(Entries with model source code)
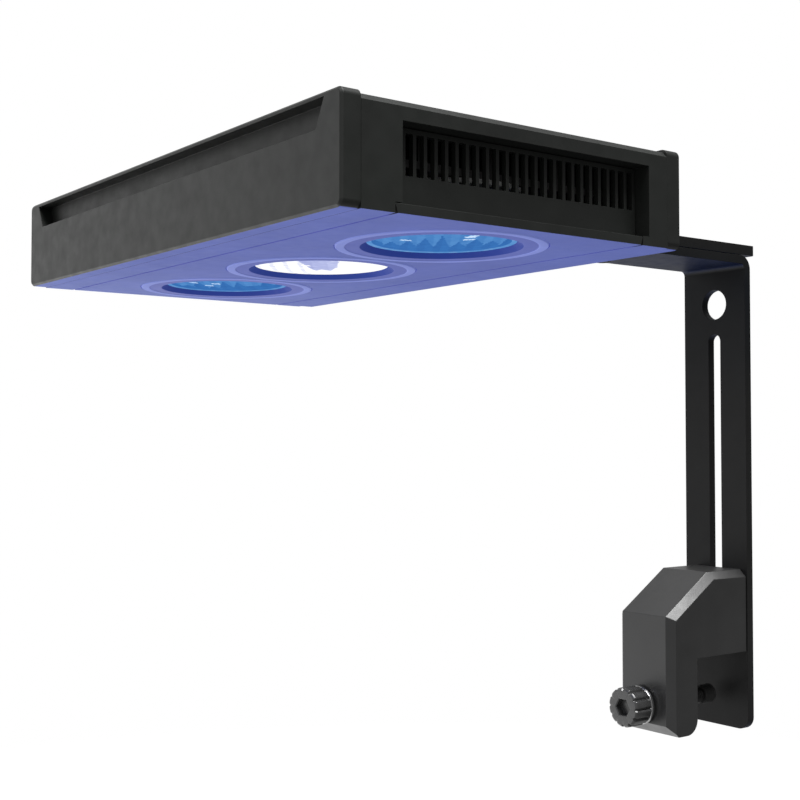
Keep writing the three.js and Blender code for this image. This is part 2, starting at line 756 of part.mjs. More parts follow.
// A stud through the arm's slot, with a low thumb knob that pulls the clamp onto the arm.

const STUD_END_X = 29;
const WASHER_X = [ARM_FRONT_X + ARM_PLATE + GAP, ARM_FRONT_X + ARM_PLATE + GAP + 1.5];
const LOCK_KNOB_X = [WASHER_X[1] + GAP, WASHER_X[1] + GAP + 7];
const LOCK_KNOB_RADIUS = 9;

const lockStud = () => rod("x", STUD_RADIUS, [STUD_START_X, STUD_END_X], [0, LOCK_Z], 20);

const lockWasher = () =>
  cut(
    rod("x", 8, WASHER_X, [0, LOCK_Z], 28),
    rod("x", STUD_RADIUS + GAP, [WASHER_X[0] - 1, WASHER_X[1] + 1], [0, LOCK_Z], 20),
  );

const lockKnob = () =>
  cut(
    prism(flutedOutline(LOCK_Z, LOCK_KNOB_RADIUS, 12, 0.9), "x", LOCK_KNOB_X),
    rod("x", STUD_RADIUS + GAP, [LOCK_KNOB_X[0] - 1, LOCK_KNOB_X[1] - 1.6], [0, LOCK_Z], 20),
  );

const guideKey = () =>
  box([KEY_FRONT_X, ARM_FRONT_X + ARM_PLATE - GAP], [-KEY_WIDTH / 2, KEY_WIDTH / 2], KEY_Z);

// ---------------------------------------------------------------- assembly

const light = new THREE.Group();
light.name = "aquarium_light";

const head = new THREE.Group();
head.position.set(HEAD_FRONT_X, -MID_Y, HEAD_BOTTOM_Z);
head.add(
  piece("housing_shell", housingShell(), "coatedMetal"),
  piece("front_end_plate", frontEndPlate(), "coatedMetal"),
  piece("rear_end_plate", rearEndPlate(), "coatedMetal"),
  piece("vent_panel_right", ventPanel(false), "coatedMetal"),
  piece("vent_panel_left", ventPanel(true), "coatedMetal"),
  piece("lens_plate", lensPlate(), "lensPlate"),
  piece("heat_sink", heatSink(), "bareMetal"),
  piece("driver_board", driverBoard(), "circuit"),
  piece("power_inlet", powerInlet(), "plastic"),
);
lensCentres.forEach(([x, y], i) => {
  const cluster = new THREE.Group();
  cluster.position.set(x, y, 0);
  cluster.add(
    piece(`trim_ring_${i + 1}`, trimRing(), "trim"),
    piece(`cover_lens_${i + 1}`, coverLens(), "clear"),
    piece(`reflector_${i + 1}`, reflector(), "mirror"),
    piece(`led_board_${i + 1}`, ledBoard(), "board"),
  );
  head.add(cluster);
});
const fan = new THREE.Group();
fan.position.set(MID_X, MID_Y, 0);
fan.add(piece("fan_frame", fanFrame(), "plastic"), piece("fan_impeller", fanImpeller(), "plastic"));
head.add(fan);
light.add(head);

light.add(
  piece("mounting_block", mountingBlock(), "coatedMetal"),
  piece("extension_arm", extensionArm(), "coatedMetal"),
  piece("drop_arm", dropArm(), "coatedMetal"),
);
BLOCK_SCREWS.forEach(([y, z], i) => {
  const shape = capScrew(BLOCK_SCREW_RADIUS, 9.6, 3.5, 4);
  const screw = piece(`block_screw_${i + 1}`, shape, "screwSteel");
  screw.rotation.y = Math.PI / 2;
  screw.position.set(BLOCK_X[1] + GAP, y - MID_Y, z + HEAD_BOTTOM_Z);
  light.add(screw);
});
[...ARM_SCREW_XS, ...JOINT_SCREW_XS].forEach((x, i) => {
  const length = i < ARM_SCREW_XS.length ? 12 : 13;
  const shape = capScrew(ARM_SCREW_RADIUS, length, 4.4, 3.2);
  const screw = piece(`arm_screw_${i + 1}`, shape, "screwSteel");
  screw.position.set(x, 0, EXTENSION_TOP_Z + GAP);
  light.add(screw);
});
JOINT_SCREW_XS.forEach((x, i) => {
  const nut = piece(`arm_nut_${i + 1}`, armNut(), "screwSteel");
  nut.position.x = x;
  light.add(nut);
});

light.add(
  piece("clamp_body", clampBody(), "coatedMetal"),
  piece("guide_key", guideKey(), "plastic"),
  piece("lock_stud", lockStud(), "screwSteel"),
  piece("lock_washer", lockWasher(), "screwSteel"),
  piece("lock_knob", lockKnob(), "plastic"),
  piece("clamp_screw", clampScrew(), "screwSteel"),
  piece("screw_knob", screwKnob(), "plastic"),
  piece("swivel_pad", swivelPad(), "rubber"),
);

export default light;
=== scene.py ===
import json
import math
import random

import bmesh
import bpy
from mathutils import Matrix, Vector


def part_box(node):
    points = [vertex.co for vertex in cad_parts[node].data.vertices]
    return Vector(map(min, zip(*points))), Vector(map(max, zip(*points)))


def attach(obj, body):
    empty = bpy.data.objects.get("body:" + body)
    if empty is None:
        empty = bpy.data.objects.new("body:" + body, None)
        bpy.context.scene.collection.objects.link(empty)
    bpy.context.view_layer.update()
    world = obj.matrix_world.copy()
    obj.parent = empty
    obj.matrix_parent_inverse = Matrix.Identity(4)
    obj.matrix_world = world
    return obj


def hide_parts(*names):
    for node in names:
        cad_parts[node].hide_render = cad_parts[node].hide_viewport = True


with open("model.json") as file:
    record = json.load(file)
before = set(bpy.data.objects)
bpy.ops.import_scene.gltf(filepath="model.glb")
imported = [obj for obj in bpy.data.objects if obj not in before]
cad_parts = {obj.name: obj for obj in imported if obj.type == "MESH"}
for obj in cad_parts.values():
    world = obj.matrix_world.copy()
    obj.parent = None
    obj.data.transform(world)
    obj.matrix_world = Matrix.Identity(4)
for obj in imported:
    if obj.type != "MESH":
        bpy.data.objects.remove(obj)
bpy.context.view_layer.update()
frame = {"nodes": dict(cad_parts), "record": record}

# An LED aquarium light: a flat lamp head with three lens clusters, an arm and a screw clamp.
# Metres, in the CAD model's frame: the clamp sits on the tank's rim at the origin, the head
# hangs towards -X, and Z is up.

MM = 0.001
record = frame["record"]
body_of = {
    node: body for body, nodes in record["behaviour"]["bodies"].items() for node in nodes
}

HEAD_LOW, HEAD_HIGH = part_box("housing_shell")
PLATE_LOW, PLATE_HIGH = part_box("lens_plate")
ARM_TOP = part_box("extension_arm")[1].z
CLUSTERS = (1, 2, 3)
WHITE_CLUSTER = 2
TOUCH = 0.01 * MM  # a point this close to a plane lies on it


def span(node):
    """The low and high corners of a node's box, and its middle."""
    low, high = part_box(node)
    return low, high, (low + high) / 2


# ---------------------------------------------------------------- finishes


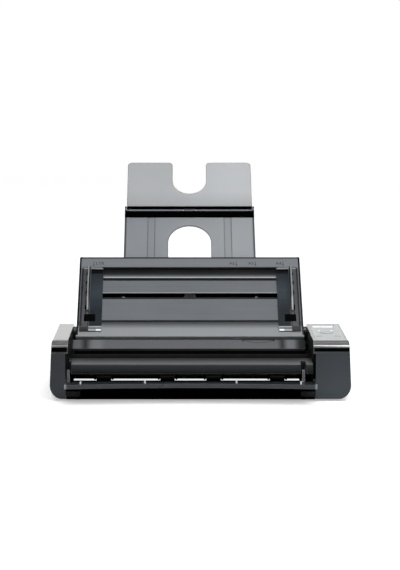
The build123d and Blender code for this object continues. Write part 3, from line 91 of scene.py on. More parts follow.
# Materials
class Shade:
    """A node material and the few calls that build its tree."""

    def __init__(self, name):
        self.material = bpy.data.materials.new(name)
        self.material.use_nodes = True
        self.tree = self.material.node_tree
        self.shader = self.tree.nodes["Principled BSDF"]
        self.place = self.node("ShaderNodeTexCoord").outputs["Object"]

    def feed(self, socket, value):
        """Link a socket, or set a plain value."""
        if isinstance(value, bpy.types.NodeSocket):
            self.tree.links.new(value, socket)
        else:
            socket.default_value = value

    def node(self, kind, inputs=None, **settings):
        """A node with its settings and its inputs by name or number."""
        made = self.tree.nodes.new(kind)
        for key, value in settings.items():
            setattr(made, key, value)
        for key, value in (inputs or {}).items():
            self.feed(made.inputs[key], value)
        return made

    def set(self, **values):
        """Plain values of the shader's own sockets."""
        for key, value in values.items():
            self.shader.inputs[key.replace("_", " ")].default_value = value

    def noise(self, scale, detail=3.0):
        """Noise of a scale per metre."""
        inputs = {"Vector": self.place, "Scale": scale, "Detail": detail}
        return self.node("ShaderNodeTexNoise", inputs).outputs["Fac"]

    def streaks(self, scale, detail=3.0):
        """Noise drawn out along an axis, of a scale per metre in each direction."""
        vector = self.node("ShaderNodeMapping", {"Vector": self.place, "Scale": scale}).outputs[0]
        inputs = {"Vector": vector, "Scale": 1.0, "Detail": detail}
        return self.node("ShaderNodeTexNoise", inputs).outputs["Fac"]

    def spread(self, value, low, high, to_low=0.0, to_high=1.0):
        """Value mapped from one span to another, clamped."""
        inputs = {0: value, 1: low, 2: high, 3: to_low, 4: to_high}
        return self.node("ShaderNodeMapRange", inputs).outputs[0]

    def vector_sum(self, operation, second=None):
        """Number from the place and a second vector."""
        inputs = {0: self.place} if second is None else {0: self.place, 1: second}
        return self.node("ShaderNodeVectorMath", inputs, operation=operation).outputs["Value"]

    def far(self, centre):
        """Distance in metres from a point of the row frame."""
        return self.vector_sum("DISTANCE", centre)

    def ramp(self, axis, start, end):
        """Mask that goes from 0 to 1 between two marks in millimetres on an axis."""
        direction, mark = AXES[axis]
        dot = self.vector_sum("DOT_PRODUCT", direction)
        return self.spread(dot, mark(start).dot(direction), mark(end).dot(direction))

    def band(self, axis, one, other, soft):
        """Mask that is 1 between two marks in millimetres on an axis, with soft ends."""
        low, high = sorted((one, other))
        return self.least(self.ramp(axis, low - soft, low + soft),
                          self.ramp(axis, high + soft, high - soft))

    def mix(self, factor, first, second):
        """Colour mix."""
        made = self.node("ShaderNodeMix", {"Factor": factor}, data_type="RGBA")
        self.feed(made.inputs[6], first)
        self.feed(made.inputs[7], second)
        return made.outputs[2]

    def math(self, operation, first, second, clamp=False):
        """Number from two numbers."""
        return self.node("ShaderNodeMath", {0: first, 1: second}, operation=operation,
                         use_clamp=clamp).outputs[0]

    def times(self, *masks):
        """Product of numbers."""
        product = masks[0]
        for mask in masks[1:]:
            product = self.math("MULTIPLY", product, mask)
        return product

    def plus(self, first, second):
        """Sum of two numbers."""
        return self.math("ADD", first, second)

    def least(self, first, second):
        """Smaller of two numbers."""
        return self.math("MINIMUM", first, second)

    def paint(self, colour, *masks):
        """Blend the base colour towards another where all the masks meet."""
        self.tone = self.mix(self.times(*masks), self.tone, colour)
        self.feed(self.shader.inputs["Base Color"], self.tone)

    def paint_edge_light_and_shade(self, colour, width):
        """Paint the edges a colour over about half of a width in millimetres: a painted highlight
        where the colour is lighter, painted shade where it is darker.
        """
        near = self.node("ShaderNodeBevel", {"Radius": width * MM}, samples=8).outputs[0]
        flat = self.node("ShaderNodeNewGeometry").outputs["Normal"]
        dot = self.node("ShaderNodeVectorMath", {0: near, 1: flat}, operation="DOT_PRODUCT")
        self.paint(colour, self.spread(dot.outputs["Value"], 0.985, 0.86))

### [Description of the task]
Exact duplication is required for the lines above, from the line that contains "light.add(nut);" to the line that contains "obj.parent = None", inclusive; omit all others.

### [Written answer]
  light.add(nut);
});

light.add(
  piece("clamp_body", clampBody(), "coatedMetal"),
  piece("guide_key", guideKey(), "plastic"),
  piece("lock_stud", lockStud(), "screwSteel"),
  piece("lock_washer", lockWasher(), "screwSteel"),
  piece("lock_knob", lockKnob(), "plastic"),
  piece("clamp_screw", clampScrew(), "screwSteel"),
  piece("screw_knob", screwKnob(), "plastic"),
  piece("swivel_pad", swivelPad(), "rubber"),
);

export default light;
=== scene.py ===
import json
import math
import random

import bmesh
import bpy
from mathutils import Matrix, Vector


def part_box(node):
    points = [vertex.co for vertex in cad_parts[node].data.vertices]
    return Vector(map(min, zip(*points))), Vector(map(max, zip(*points)))


def attach(obj, body):
    empty = bpy.data.objects.get("body:" + body)
    if empty is None:
        empty = bpy.data.objects.new("body:" + body, None)
        bpy.context.scene.collection.objects.link(empty)
    bpy.context.view_layer.update()
    world = obj.matrix_world.copy()
    obj.parent = empty
    obj.matrix_parent_inverse = Matrix.Identity(4)
    obj.matrix_world = world
    return obj


def hide_parts(*names):
    for node in names:
        cad_parts[node].hide_render = cad_parts[node].hide_viewport = True


with open("model.json") as file:
    record = json.load(file)
before = set(bpy.data.objects)
bpy.ops.import_scene.gltf(filepath="model.glb")
imported = [obj for obj in bpy.data.objects if obj not in before]
cad_parts = {obj.name: obj for obj in imported if obj.type == "MESH"}
for obj in cad_parts.values():
    world = obj.matrix_world.copy()
    obj.parent = None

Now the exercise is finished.